Linux users aren’t like your typical Windows or MacOS users; they tend to be more tech-savvy and computer literate. As an operating system, Linux doesn’t use pretty GUIs such as start buttons and menus, instead focusing on functionality and control. This means it’s primarily used through command lines.
In general, Linux is a brilliant option for privacy. It is an open-source operating system that is wholly transparent and there are even specific Linux distributions for people who are particularly privacy-conscious.
Still, even the most secure operating system will benefit from having a VPN installed. Using the best VPN for Linux adds an extra layer of security to help keep you secure and private. Not to mention the additional benefits such as unblocking video content on streaming services and getting around government-backed censorship.
Choosing the Best VPN for Linux
Choosing a VPN for Linux isn’t the same as choosing one for Windows or MacOS.
This is primarily because of the way Linux works—remember, it sacrifices GUIs and other “intuitive” niceties in exchange for performance and control—installing a VPN is a case of choosing download installers from VPN sites or using the apt-get command.
Not all VPN providers offer this. Unfortunately, you can’t just go ahead and install a Windows VPN on a Linux operating system—it won’t work. Despite this, there is still plenty of choice for Linux users who want a robust VPN service.
Because Linux users tend to be quite tech-savvy and choose control, usability, and functionality over form and aesthetics, many don’t bother using a proper VPN service and will instead opt to use tools like OpenVPN, AnyConnect, and NetworkManager to protect themselves.
That being said, an even better option is to find a provider that makes a native plug-and-play VPN client especially for Linux. Why? Because there’s less need for configuration and they come packed with a lot more features such as several locations, server hopping, and torrenting support.
What Makes a VPN One of the Best?
No one VPN is the same; each one has its own merits and demerits. However, the best VPNs tend to share some of the same traits. What makes a VPN ‘good’ or ‘the best’ is open for debate, but it’s widely accepted that the best VPNs…

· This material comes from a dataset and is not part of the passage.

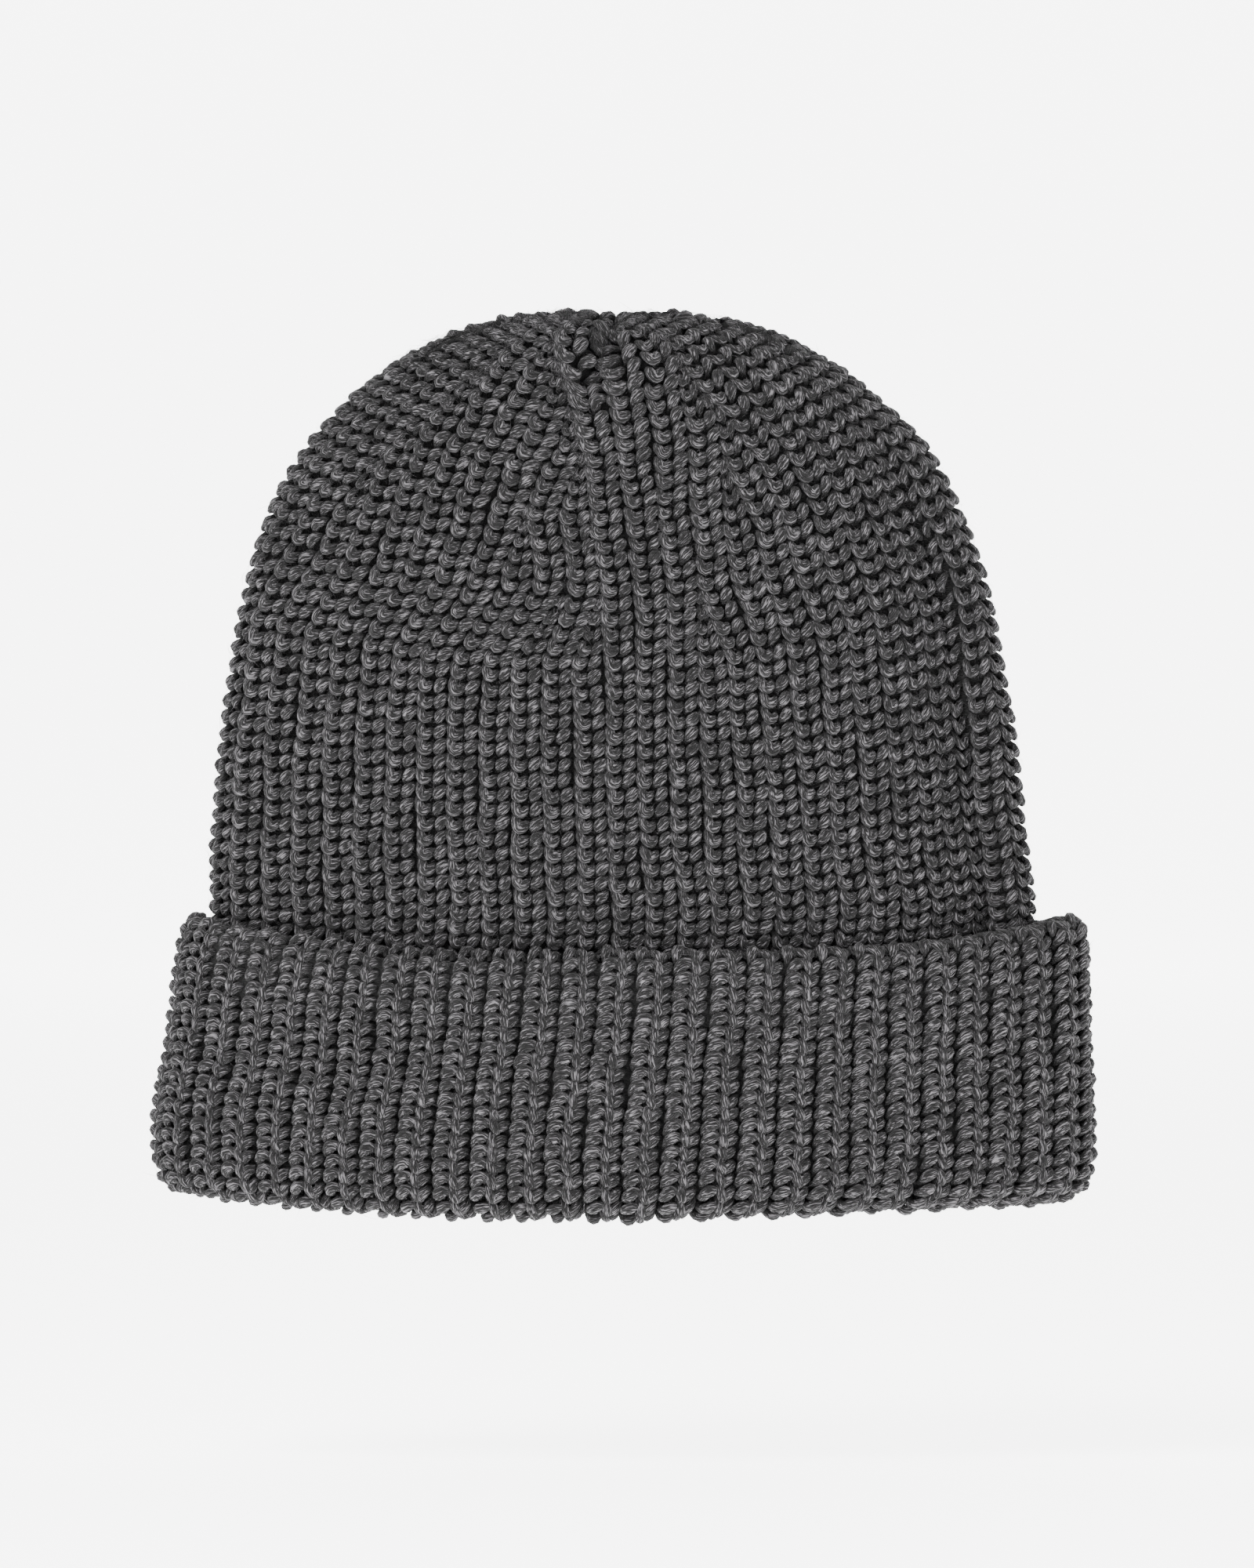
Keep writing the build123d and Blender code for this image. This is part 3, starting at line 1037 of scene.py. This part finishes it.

- Allow torrenting and P2P activities and have servers fast enough to facilitate it;
- Enable the bypassing of Netflix geo-blocking for cross-country streaming;
- Provide high levels of privacy by hiding IPs and online activities (and not logging); and
- Escape government restrictions and censorship.
These are the features that most people look for in a VPN. If a service can do all of this and more – and do it well – they will rank highly as one of the best in the market.
Our Picks: The 5 Best VPNs for Linux
As we write this, these are the very best VPNs currently available for the Linux operating system.
1. ExpressVPN: The best VPN all-around (yes, even on Linux!)
Yes, we know. ExpressVPN wins again. We love their service here at GoBestVPN, even when using Linux. It’s not just about the extremely fast 24/7 live chat support or the guaranteed Netflix…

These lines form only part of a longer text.